======== DATA RECORDS

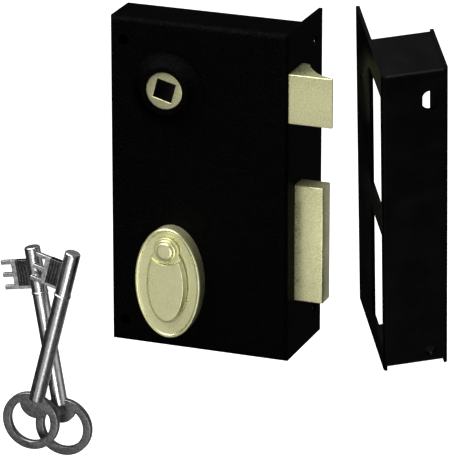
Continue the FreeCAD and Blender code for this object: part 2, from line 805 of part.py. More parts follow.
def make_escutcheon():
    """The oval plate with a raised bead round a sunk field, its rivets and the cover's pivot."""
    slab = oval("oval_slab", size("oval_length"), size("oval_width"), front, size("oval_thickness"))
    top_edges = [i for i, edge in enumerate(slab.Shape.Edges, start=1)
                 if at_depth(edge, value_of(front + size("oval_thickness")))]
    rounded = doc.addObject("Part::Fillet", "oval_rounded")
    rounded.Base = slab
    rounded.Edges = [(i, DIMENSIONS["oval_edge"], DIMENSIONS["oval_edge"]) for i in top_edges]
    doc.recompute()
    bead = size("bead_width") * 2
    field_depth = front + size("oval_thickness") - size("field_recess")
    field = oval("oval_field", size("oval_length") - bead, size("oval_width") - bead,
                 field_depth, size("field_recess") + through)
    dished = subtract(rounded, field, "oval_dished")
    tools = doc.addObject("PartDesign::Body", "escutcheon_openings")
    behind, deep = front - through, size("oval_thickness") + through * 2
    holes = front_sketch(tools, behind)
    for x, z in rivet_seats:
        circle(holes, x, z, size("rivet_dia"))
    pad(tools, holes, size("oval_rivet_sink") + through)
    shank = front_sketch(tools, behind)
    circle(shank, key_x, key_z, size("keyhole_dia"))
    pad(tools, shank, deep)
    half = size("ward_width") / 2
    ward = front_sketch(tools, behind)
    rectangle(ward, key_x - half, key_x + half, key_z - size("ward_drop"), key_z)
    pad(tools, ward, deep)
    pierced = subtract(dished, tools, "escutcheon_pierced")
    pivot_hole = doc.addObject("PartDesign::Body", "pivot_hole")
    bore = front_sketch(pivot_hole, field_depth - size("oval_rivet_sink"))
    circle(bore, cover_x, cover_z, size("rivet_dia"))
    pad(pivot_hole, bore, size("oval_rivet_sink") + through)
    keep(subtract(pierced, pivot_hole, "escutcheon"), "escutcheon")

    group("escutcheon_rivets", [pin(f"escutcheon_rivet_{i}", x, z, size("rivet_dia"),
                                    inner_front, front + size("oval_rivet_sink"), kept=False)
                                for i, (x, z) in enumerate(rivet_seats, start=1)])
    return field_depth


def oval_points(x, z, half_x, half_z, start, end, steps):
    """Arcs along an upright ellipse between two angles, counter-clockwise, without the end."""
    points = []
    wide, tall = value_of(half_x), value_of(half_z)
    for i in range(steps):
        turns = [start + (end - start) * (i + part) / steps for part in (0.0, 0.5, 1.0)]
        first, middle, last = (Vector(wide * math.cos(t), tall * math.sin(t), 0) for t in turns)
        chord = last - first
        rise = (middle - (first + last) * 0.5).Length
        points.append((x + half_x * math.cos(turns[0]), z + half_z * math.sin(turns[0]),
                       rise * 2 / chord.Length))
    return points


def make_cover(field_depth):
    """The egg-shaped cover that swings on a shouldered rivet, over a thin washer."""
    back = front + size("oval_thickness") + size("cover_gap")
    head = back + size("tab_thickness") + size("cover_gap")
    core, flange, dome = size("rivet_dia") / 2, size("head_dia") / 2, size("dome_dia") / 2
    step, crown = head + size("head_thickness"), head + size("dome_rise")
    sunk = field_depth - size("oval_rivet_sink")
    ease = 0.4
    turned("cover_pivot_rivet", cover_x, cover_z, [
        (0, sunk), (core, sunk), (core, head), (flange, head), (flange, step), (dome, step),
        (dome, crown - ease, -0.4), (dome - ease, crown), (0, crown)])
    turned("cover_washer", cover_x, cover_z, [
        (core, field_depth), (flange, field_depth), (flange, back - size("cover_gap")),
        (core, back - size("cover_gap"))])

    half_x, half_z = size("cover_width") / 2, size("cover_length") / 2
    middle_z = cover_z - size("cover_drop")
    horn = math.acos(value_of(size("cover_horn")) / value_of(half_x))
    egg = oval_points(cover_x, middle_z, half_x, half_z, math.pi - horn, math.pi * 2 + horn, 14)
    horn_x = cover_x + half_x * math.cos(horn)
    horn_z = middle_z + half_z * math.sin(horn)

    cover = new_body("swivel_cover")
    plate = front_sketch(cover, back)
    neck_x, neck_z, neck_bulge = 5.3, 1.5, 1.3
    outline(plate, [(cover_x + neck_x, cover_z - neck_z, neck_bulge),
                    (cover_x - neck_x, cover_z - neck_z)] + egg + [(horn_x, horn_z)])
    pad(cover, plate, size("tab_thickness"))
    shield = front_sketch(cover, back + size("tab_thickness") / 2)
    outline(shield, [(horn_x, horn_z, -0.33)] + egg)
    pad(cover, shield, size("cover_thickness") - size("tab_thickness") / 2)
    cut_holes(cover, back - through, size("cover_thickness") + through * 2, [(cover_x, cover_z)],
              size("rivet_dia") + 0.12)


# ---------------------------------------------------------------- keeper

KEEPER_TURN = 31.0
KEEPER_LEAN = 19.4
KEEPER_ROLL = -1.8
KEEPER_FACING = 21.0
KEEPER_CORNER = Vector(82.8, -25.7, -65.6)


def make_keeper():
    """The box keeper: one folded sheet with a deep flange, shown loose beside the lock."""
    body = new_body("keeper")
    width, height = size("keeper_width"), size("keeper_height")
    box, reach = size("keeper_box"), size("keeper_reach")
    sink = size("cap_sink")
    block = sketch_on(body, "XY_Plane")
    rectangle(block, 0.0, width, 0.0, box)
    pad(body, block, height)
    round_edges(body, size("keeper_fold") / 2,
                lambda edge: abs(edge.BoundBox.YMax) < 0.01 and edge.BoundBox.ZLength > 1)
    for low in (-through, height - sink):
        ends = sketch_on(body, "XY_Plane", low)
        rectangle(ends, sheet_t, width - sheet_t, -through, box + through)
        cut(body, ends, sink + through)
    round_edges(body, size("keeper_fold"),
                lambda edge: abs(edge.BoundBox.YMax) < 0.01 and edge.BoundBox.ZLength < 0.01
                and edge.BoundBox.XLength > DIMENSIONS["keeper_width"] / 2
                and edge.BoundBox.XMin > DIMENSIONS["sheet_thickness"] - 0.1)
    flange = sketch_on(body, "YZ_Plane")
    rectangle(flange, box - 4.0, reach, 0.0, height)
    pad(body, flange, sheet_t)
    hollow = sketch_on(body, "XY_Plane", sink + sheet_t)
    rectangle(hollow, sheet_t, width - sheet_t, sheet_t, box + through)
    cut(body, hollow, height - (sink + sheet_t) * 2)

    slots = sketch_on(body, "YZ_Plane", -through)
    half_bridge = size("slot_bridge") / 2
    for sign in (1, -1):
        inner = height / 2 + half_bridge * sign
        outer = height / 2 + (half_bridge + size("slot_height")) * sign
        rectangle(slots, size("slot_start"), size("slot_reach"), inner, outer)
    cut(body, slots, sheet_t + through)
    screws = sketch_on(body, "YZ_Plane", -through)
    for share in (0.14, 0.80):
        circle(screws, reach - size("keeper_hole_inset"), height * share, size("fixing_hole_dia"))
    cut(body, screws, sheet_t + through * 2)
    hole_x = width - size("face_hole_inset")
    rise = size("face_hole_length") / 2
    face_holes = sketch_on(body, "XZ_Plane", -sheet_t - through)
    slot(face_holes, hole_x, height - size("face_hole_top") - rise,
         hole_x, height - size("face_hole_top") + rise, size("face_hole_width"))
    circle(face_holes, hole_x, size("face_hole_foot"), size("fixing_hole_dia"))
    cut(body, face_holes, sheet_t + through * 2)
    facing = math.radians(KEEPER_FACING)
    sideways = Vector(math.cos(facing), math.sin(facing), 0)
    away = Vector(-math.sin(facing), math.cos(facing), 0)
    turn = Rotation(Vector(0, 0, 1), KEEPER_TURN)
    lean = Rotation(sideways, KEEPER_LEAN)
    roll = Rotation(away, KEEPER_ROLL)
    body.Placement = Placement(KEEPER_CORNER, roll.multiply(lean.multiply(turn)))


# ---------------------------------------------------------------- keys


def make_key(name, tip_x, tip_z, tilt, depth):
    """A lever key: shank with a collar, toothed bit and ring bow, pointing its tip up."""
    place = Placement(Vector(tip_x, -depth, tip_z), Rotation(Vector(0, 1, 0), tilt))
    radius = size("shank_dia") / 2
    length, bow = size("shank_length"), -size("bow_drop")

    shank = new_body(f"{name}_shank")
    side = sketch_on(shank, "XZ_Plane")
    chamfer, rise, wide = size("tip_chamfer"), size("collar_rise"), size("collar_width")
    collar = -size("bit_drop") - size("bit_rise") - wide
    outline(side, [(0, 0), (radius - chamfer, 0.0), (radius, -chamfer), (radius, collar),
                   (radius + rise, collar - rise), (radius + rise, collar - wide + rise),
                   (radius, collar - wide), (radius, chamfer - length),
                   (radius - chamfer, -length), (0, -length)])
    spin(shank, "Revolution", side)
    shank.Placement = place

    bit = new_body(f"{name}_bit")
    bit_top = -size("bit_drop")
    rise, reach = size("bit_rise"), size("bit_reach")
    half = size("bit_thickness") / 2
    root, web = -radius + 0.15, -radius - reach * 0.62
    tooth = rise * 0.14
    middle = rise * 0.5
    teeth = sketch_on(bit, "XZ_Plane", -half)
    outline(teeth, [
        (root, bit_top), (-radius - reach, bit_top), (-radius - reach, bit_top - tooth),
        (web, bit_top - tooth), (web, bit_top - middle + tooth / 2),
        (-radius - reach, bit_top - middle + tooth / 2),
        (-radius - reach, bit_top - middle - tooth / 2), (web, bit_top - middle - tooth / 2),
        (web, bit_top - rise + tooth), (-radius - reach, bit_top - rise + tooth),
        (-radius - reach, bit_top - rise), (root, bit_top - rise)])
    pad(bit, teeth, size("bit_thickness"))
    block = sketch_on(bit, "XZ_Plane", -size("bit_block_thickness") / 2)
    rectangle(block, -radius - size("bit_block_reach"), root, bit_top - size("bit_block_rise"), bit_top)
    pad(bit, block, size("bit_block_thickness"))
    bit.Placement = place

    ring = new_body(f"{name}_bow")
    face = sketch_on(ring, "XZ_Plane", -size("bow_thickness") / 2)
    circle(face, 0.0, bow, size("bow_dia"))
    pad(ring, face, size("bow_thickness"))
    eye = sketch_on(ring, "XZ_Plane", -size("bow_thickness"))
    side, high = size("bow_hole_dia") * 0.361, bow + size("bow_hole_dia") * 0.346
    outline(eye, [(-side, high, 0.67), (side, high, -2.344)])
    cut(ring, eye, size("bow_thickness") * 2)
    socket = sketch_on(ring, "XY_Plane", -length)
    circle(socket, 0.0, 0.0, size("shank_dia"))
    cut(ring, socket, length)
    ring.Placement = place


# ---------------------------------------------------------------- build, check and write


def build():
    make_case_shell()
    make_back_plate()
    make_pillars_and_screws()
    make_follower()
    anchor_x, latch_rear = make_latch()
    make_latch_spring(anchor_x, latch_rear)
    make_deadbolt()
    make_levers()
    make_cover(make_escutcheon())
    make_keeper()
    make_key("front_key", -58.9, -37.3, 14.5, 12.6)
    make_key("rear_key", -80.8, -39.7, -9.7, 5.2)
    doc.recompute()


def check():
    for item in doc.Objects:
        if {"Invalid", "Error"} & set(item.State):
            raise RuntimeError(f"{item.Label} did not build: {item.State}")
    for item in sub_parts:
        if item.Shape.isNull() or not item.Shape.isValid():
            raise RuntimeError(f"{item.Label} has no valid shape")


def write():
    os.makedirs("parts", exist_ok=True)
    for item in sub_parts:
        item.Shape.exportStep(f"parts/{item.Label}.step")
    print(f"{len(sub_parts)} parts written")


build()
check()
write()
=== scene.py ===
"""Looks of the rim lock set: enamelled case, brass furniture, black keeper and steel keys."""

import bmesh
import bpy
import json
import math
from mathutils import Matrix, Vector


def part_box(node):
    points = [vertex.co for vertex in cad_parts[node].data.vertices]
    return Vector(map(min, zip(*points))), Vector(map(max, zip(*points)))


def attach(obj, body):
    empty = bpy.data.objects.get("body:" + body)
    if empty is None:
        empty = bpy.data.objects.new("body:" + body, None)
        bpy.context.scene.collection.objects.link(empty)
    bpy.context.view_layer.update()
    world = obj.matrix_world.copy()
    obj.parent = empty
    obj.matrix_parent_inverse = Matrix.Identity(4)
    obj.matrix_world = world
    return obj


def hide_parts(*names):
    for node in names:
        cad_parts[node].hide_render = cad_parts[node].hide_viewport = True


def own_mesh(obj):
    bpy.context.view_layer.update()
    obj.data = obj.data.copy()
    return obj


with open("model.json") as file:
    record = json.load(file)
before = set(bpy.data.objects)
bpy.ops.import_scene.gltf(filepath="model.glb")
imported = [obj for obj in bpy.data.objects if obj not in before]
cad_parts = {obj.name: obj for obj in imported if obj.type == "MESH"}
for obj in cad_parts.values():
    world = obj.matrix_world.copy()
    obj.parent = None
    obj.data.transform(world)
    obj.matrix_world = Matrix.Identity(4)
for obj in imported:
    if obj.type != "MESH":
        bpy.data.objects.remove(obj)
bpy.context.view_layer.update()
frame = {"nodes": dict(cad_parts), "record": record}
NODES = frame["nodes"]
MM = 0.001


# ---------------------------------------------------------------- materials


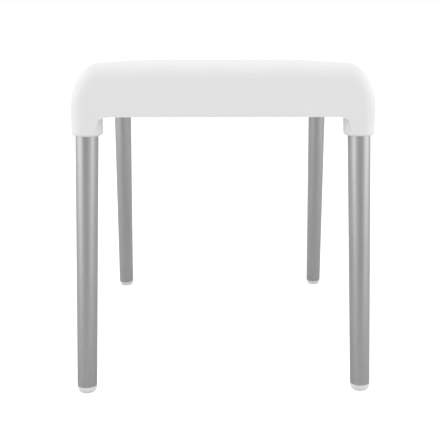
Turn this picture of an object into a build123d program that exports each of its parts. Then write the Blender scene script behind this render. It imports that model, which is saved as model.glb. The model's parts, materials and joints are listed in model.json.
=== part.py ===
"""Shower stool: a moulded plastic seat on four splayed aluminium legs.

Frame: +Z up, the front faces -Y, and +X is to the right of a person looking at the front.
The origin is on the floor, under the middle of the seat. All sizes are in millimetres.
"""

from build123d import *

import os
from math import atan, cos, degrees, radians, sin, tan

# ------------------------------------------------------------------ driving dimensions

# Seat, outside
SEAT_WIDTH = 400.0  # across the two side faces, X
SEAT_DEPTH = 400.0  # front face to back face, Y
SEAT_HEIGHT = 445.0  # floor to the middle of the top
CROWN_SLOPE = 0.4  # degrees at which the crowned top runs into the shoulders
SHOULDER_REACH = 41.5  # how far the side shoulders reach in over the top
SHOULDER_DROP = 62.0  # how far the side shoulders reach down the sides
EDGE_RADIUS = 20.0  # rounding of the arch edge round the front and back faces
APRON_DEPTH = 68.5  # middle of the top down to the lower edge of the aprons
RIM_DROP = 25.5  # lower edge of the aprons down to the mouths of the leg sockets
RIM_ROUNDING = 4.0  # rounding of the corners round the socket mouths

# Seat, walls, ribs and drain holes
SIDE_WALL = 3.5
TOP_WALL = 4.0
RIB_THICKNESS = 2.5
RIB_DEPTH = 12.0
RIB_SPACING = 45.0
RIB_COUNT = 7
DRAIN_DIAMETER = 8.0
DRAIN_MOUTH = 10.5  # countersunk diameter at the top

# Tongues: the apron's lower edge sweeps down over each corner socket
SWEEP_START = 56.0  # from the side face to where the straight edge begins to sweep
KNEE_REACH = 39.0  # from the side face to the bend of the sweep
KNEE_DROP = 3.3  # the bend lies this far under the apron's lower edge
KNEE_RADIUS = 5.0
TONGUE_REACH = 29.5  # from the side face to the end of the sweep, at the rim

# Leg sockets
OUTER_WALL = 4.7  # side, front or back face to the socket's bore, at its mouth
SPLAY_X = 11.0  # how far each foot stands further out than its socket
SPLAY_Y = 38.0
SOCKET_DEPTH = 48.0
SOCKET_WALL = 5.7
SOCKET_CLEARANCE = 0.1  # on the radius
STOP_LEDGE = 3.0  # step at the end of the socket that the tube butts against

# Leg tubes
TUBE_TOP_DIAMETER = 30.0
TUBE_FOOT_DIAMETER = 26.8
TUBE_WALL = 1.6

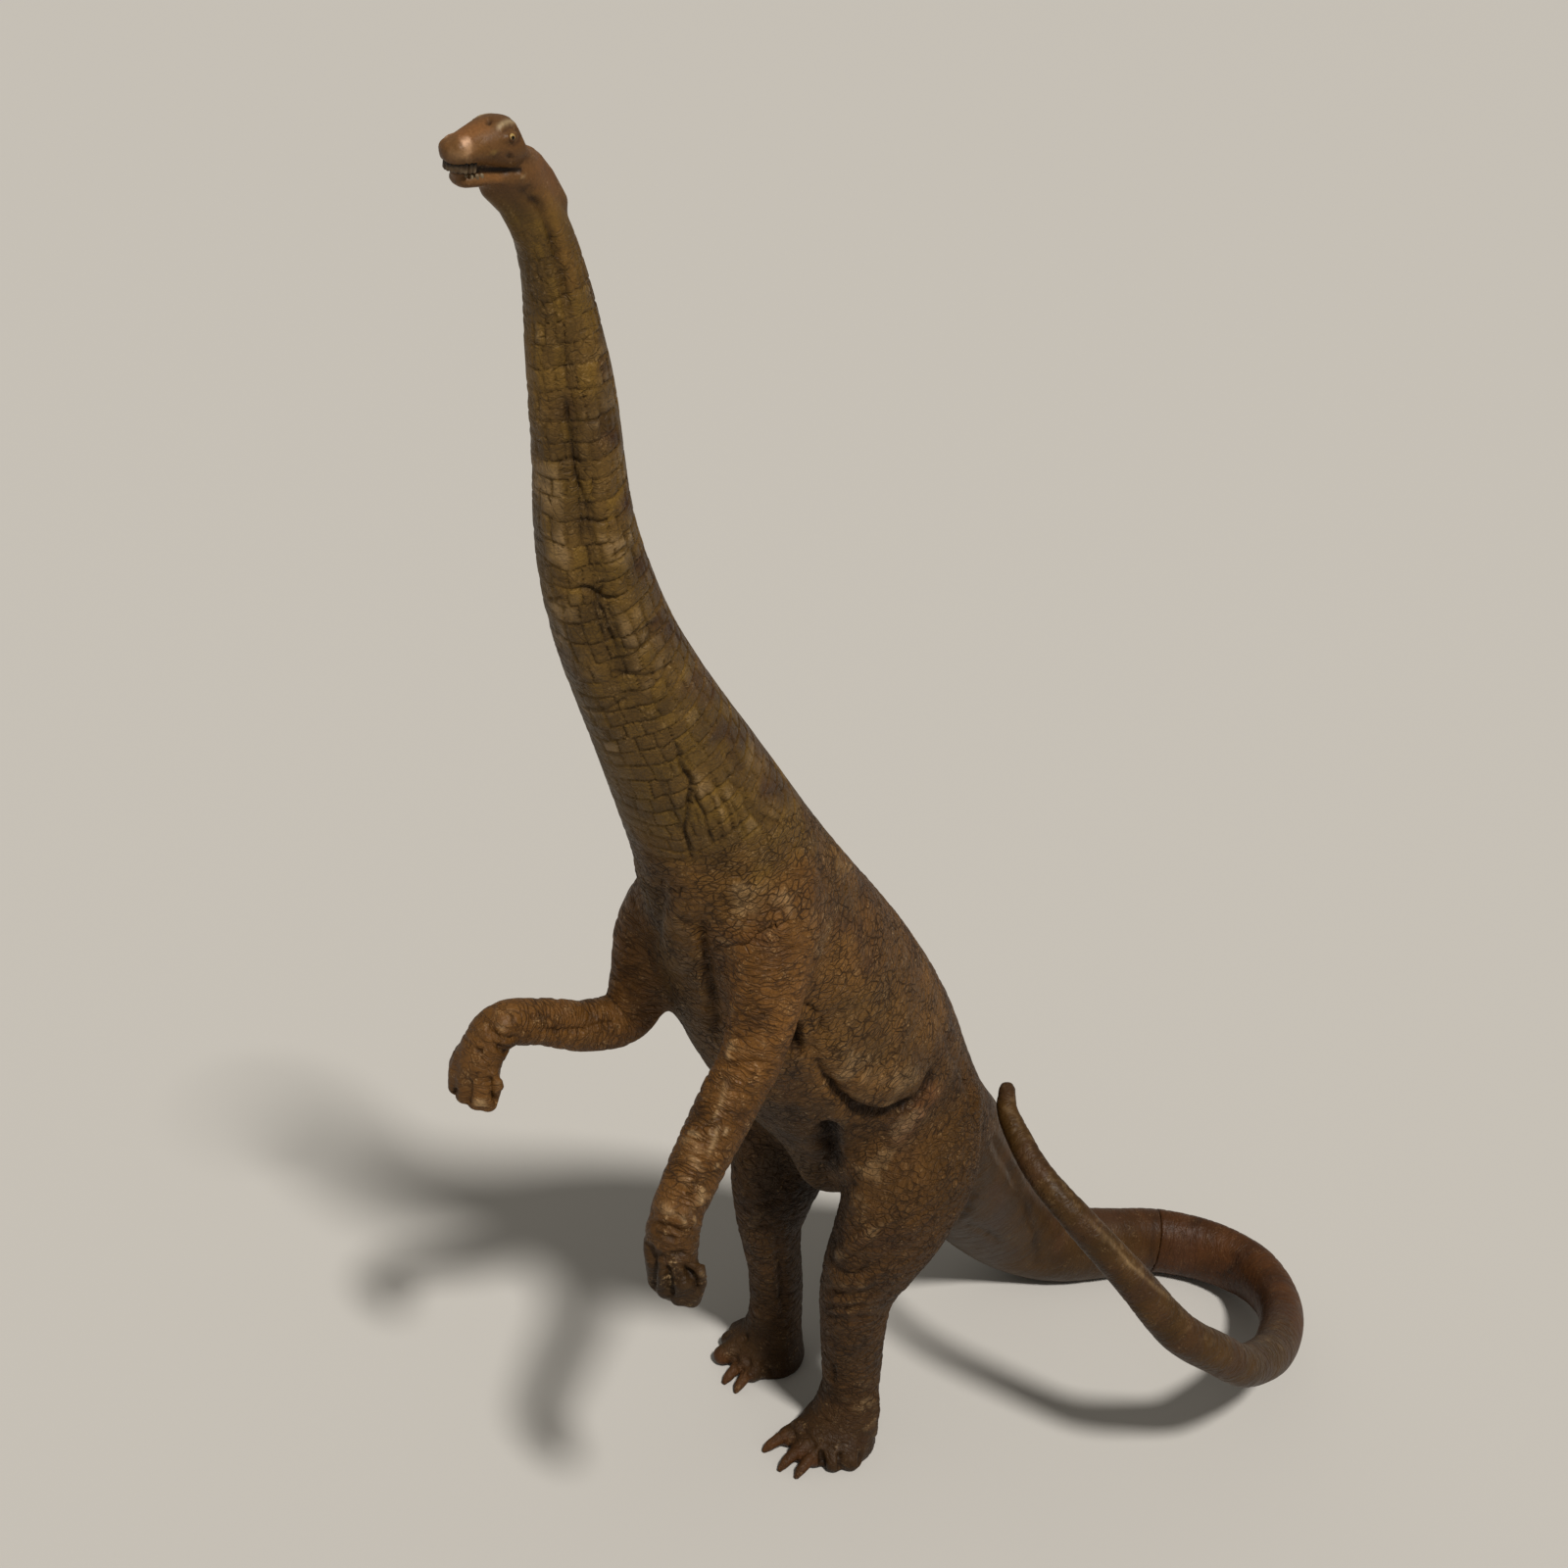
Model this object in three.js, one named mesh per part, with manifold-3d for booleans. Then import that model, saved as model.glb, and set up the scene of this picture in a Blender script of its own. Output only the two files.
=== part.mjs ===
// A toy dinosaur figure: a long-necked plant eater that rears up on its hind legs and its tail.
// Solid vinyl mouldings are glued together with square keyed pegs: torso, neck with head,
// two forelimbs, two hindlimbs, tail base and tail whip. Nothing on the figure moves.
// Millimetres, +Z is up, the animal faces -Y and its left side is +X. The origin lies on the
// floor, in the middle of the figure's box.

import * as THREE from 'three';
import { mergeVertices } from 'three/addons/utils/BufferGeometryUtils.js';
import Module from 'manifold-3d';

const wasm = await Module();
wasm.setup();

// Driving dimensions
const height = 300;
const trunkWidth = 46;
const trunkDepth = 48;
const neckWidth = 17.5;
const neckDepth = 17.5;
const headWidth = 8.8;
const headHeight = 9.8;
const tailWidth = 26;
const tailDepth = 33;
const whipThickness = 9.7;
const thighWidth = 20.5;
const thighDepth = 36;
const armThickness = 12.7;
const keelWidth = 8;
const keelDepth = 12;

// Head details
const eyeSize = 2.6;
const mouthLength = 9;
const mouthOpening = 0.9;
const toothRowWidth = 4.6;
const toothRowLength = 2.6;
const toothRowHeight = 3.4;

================

* [SET TASK]:
The lines to transcribe begin at the line with "Turn this picture" and end at the line with "DRAIN_MOUTH = 10.5"; copy them exactly, both ends included.

* [CORRECT OUTPUT]:
Turn this picture of an object into a build123d program that exports each of its parts. Then write the Blender scene script behind this render. It imports that model, which is saved as model.glb. The model's parts, materials and joints are listed in model.json.
=== part.py ===
"""Shower stool: a moulded plastic seat on four splayed aluminium legs.

Frame: +Z up, the front faces -Y, and +X is to the right of a person looking at the front.
The origin is on the floor, under the middle of the seat. All sizes are in millimetres.
"""

from build123d import *

import os
from math import atan, cos, degrees, radians, sin, tan

# ------------------------------------------------------------------ driving dimensions

# Seat, outside
SEAT_WIDTH = 400.0  # across the two side faces, X
SEAT_DEPTH = 400.0  # front face to back face, Y
SEAT_HEIGHT = 445.0  # floor to the middle of the top
CROWN_SLOPE = 0.4  # degrees at which the crowned top runs into the shoulders
SHOULDER_REACH = 41.5  # how far the side shoulders reach in over the top
SHOULDER_DROP = 62.0  # how far the side shoulders reach down the sides
EDGE_RADIUS = 20.0  # rounding of the arch edge round the front and back faces
APRON_DEPTH = 68.5  # middle of the top down to the lower edge of the aprons
RIM_DROP = 25.5  # lower edge of the aprons down to the mouths of the leg sockets
RIM_ROUNDING = 4.0  # rounding of the corners round the socket mouths

# Seat, walls, ribs and drain holes
SIDE_WALL = 3.5
TOP_WALL = 4.0
RIB_THICKNESS = 2.5
RIB_DEPTH = 12.0
RIB_SPACING = 45.0
RIB_COUNT = 7
DRAIN_DIAMETER = 8.0
DRAIN_MOUTH = 10.5  # countersunk diameter at the top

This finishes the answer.